The compatible market's position in 400G is stronger partly because hyperscalers drove standardization before OEM vendors could establish proprietary lock-in. 400G QSFP28 SR4 (using the same 4x100G PSM4 physical layer as DR4, but for multimode) is available from dozens of manufacturers and from compatible vendors at prices that reflect commodity manufacturing costs, not OEM markup. This is the downstream effect of hyperscale standardization activity.
## The Jericho Networking ASIC Connection
The Jericho designation refers to Broadcom's Jericho and Jericho2 network forwarding ASICs, which are the line card ASICs used in Cisco, Juniper, Nokia, and others' carrier routing platforms. The relevance to optics is that hyperscalers influenced the optical interface specifications of Jericho2 by communicating directly with Broadcom about the port densities and SerDes lane rates they needed for co-packaged optics programs. Major equipment vendors who buy Jericho2 inherit the optical interface choices that were influenced by hyperscale requirements.
This is a subtle but important mechanism: hyperscalers influence the transceiver ecosystem not only through their direct procurement but through their engineering relationships with semiconductor vendors whose chips are used in equipment that everyone else buys. When Broadcom designs SerDes lanes capable of 112G PAM4 to meet hyperscale co-packaged optics requirements, those same lanes enable 400G QSFP-DD and 800G OSFP in the enterprise and service provider equipment that uses the same ASIC.

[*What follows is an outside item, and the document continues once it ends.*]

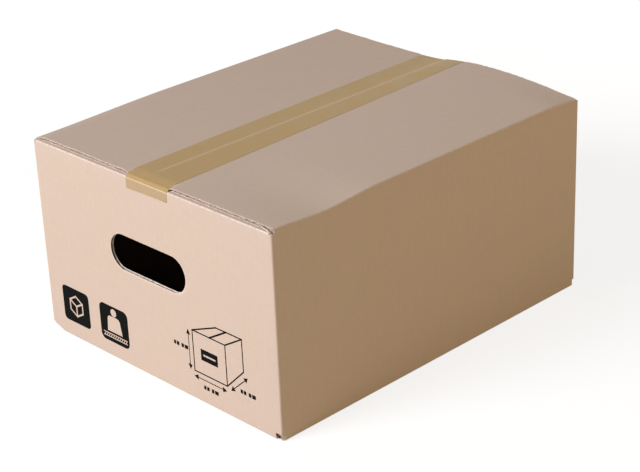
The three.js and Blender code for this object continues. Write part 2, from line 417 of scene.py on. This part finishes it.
def pressed_depth(x, y):
    """How far the tape presses the ends of the two long flaps down."""
    lid = settings().lid
    tape = settings().tape
    centre, press = (tape.front_centre, lid.press) if y < 0 else (tape.back_centre, lid.back_press)
    inset, spread = 1 * MM, 5 * MM
    beside = max(abs(x - centre) - tape.width / 2 + inset, 0.0)
    from_end = max(major_half() - abs(y), 0.0)
    return press * bump_share(beside, spread) * bump_share(from_end, lid.press_along)


def under_lid_height(x, y):
    return min(0.0, lid_height(x, y))


# Mesh helpers

def link_object(name, data):
    made = bpy.data.objects.new(name, data)
    bpy.context.scene.collection.objects.link(made)
    return made


def make_piece(bm, name, materials):
    """Turns a finished bmesh into an object, with its faces outwards."""
    bmesh.ops.recalc_face_normals(bm, faces=bm.faces)
    mesh = bpy.data.meshes.new(name)
    bm.to_mesh(mesh)
    bm.free()
    mesh.set_sharp_from_angle(angle=SHARP_ANGLE)
    for material in materials:
        mesh.materials.append(material)
    return link_object(name, mesh)


class BoardMesh:
    """Collects closed shells of board in one mesh, with a wear value on every vertex."""

    # The inside and crushed finishes have darker colours, partly painted shade.
    LINER, EDGE, INSIDE, CRUSHED = 0, 1, 2, 3

    def __init__(self):
        self.bm = bmesh.new()
        self.wear = self.bm.verts.layers.float.new("fold_wear")

    def ring(self, points, wear=0.0):
        verts = [self.bm.verts.new(point) for point in points]
        for vert in verts:
            vert[self.wear] = wear
        return verts

    def face(self, verts, material=LINER):
        made = self.bm.faces.new(verts)
        made.material_index = material
        made.smooth = True

    def bridge(self, first, second, finishes=None):
        """Joins two closed rings. finishes gives the steps that aren't plain liner their finish."""
        count = len(first)
        for i in range(count):
            j = (i + 1) % count
            material = (finishes or {}).get(i, self.LINER)
            self.face((first[i], first[j], second[j], second[i]), material)


def box_corners(low, high):
    """A rectangle's corners, from the low one along and then up."""
    return [low, (high[0], low[1]), high, (low[0], high[1])]


def round_pairs(points):
    """Every point with the one after it, round a closed outline."""
    return list(zip(points, points[1:] + points[:1]))


def arc_points(centre, radius, start, end, steps):
    points = []
    for i in range(steps + 1):
        angle = start + (end - start) * i / steps
        points.append((centre[0] + radius * cos(angle), centre[1] + radius * sin(angle)))
    return points


def flap_line(reach, level, fold_step, stations, depth):
    """Points (inwards from the wall's outer face, up) along a wall's edge, its fold and its flap."""
    board = settings().board
    radius = board.fold_inner if depth > 0 else board.fold_radius
    start = depth + radius
    fold_level = level - depth if depth > 0 else level + fold_step
    line = [(depth, level - board.leg)]
    line += arc_points((start, fold_level - radius), radius, pi, pi / 2, FOLD_STEPS)
    if fold_step > 0:
        run_share = 0.45
        run = (board.slot_setback - board.fold_radius) * run_share
        line += [(start + run, fold_level), (start + 2 * run, level - depth)]
    flap_start = line[-1][0]
    for i in range(1, stations + 1):
        line.append((flap_start + (reach - flap_start) * i / stations, level - depth))
    return line


def section_ring(low, high):
    """Points (row, depth share) round a flap's cross section, hollow at its two raw edges."""
    board = settings().board
    groove = board.edge_groove
    lip = board.liner / board.thickness
    run = high - low - 2 * groove
    inner = [low + groove + run * i / FLAP_ROWS for i in range(FLAP_ROWS + 1)]
    places = [low, *inner, high]
    ring = [(place, 0.0) for place in places]
    ring += [(high, lip), (high - groove, lip), (high - groove, 1 - lip), (high, 1 - lip)]
    ring += [(place, 1.0) for place in reversed(places)]
    ring += [(low, 1 - lip), (low + groove, 1 - lip), (low + groove, lip), (low, lip)]
    return ring, len(places)


def cap_flap(mesh, ring, count):
    """Closes the end of a flap's section ring, round the hollows at its raw edges."""
    last = count - 1
    far, near = ring[count:count + 4], ring[2 * count + 4:2 * count + 8]
    under = ring[count + 4:2 * count + 4][::-1]
    lips = ((ring[last - 1], ring[last], far[0], far[1]), (far[2], far[3], under[last], under[last - 1]),
            (under[1], under[0], near[0], near[1]), (near[2], near[3], ring[0], ring[1]))
    for corners in lips:
        mesh.face(corners, mesh.EDGE)
    for k in range(1, last - 1):
        corners = [ring[k], ring[k + 1]]
        if k + 1 == last - 1:
            corners += [far[1], far[2]]
        corners += [under[k + 1], under[k]]
        if k == 1:
            corners += [near[1], near[2]]
        mesh.face(corners, mesh.EDGE)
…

The practical upshot for the broader optical market is that the technology trajectory for transceiver speeds, form factors, and integration levels is being set by a small number of organizations with very large-scale requirements, and the rest of the market inherits those decisions. This is not a new dynamic — it has been true since the GBIC era — but the pace and scale of hyperscale influence has accelerated significantly since the 100G transition.